Lent is over. The Easter fire is lit. In just about seven or so hours, it will be blessed, we will light our candles and illuminate the church. And so begins the Easter Vigil; practically the same way across the world in their own time zones. It begins so late because we wait until dark.
Every year from Ash Wednesday until tonight, I am asked if it brings back memories of my own first Easter Vigil. I never know what to say. Of course, it does, in many ways, but in others it fosters new memories that blend with the old ones. It is also hard to explain that my Easter Vigil is often somehow with me more often than not. Every time, I cross myself at the holy water font. Every time, I receive the Eucharist, I think back to that very first one. Each one feels like the first time, and each subsequent one is a crumb on the path I have chosen.

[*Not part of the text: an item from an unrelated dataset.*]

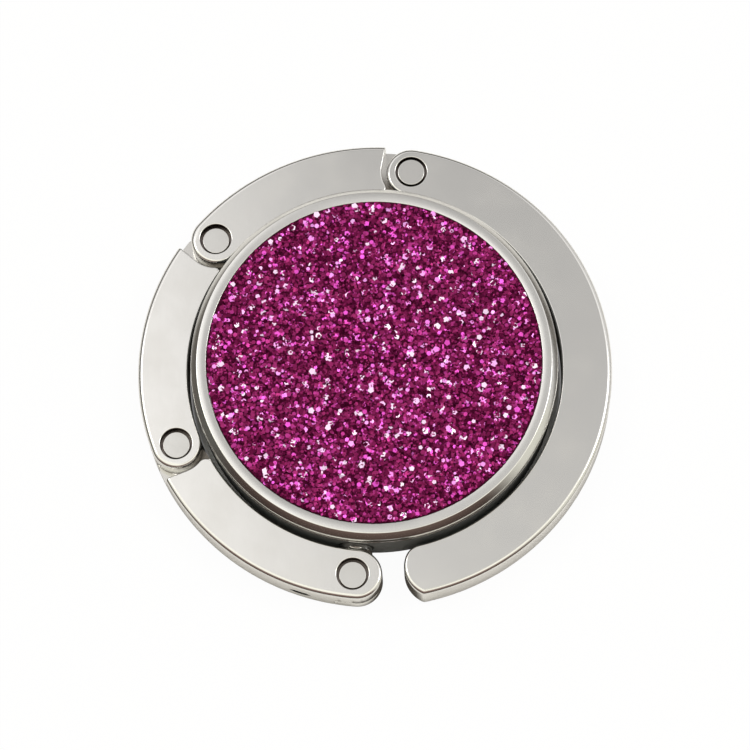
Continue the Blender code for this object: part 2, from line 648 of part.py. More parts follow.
def main():
    """Build the whole purse hook."""
    clear_scene()
    shop = Workshop(new_collection("purse_hook"), new_collection("cutters"))

    plated = new_material("nickel_plate", (0.72, 0.71, 0.68), 0.16, 1.0)
    steel = new_material("bright_steel", (0.62, 0.61, 0.59), 0.3, 1.0)
    zinc = new_material("cast_zinc", (0.42, 0.42, 0.43), 0.55, 1.0)
    rubber = new_material("dark_rubber", (0.09, 0.095, 0.095), 0.75, 0.0)
    magnet_plate = new_material("magnet_plate", (0.55, 0.55, 0.56), 0.25, 1.0)
    glue = new_material("white_adhesive", (0.82, 0.82, 0.78), 0.8, 0.0)
    plastic = new_material("grey_plastic", (0.45, 0.45, 0.47), 0.5, 0.0)
    glitter = new_material("magenta_glitter", (0.36, 0.03, 0.16), 0.35, 0.3)

    pad = bpy.data.objects.new("pad", None)
    shop.parts.objects.link(pad)
    make_rubber_boot(shop, rubber, pad)
    make_base_core(shop, zinc, pad)
    make_bezel_tray(shop, plated, pad)
    for number, place in enumerate(tray_screw_places(), start=1):
        make_tray_screw(shop, number, place, steel, pad)
    make_closure_magnet(shop, magnet_plate, pad)
    make_disc_layer(shop, "insert_adhesive", ADHESIVE_RADIUS, ADHESIVE_BOTTOM, ADHESIVE_THICKNESS, glue, pad)
    make_disc_layer(shop, "insert_plate", INSERT_RADIUS, PLATE_BOTTOM, PLATE_THICKNESS, plastic, pad)
    make_disc_layer(shop, "glitter_sheet", INSERT_RADIUS, GLITTER_BOTTOM, GLITTER_THICKNESS, glitter, pad)

    neck = make_swivel_neck(shop, plated, pad)
    make_swivel_washer(shop, steel, neck)
    make_swivel_clip(shop, steel, neck)
    carrier = neck
    for index, name in enumerate(("link_a", "link_b", "link_c")):
        make_hinge_pin(shop, index, plated, carrier)
        carrier = make_link(shop, name, index, plated, carrier)
    make_hinge_pin(shop, len(HINGE_ANGLES_DEG) - 1, plated, carrier)
    arm = make_hook_arm(shop, plated, carrier)
    make_tip_keeper(shop, steel, arm)


main()
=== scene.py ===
"""Looks of a folding purse hook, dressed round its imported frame.

The frame gives every piece its place. The pieces that show are modelled here
again with fine edges, as someone at a bench would shape them, and the hidden
ones get a finish of their own. Metres, +Z up, as in the frame.
"""

import json
import logging
import math
import random
from collections.abc import Callable, Iterator
from contextlib import contextmanager
from dataclasses import dataclass, field
from enum import Enum
from typing import ClassVar

import bmesh
import bpy
from mathutils import Matrix, Vector, noise


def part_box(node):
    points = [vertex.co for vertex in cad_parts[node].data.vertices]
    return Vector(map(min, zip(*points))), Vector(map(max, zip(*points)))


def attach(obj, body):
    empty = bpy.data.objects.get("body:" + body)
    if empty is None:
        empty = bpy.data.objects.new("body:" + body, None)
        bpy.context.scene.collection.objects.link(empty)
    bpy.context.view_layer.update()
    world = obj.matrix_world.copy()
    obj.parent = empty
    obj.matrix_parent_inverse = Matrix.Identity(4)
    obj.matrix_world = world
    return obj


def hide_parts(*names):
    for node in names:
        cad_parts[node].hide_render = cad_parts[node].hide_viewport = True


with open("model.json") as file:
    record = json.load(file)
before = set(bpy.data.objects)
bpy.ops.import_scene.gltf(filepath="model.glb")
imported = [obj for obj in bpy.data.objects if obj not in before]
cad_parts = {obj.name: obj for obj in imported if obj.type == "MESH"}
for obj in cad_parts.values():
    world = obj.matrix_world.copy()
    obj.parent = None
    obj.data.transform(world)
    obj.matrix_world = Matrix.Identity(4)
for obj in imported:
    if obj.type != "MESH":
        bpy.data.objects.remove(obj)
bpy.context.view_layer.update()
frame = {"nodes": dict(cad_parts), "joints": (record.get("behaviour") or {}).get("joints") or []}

MM = 0.001
CENTRE = Vector((0, 0, 0))
log = logging.getLogger("purse_hook")

# Slacks, from the loosest to the closest, and how far every cut runs on
LITTLE = 0.01 * MM
TOUCH = 0.008 * MM
SAME_LENGTH = 0.002 * MM
SAME_POINT = 0.001 * MM
DOUBLED = 0.0005 * MM
OVERRUN = 1.0 * MM

# Creases past the first angle can be rounded off, and past the second one they stay sharp in the shading
RIDGE_DEG = 30.0
SHARP_DEG = 35.0
LARGE_FACE_WEIGHT = 100

# The sockets of a Mix node for colours, by number
MIX_FACTOR, MIX_FIRST, MIX_SECOND, MIX_RESULT = 0, 6, 7, 2

# A Span is a low and a high value, and a Ramp is a Span and what its two ends become
Span = tuple[float, float]
Ramp = tuple[float, float, float, float]
Triple = tuple[float, float, float]
Colour = Triple
Stops = tuple[tuple[float, Colour], ...]
Profile = list[Span]
Test = Callable[[Vector], bool]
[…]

For many, Christ is chosen for them, through their families and traditions, through their spouses or wanting to give something to our children to connect them to “their people”, but as we get older and understand more and hear more, and even listen more, we make choices along the way, every step of the path we follow. Turn left? Or right? Confirmation? Or not? Weekly communion? Or is that first one enough? Is it all that I need?
I didn’t know what was being offered when I chose Christ. I had only intended to choose a ritual, a place of being that make me feel…something; feel better about my life. In staying, I chose a new path, a dim path until one day, just like that, it was lit, brighter than the sun, all encompassing, my eyes rising to meet the glow. Despite the glow of suns and brightness unimaginable, my eyes stayed. I didn’t hear words or sounds, but my heart heard the words. Not words, but something translated, engraved on my soul, that while giving me many choices really gave me none.
Once it was there, it can not be taken away. My only choice is to accept what I’ve been gifted and continue my direction, my directing, my learning, my new way.
Every day that I have not been on retreat, I have attended the daily mass during Lent. For the past two weeks, I have remained in the church to recite the rosary. Those two commitments have given me a steadiness to carry me through this time in the desert.
Easter begins and Passover is ending, and they both celebrate the release from bondage, the exiting from the desert, the wilderness, our yearly exodus.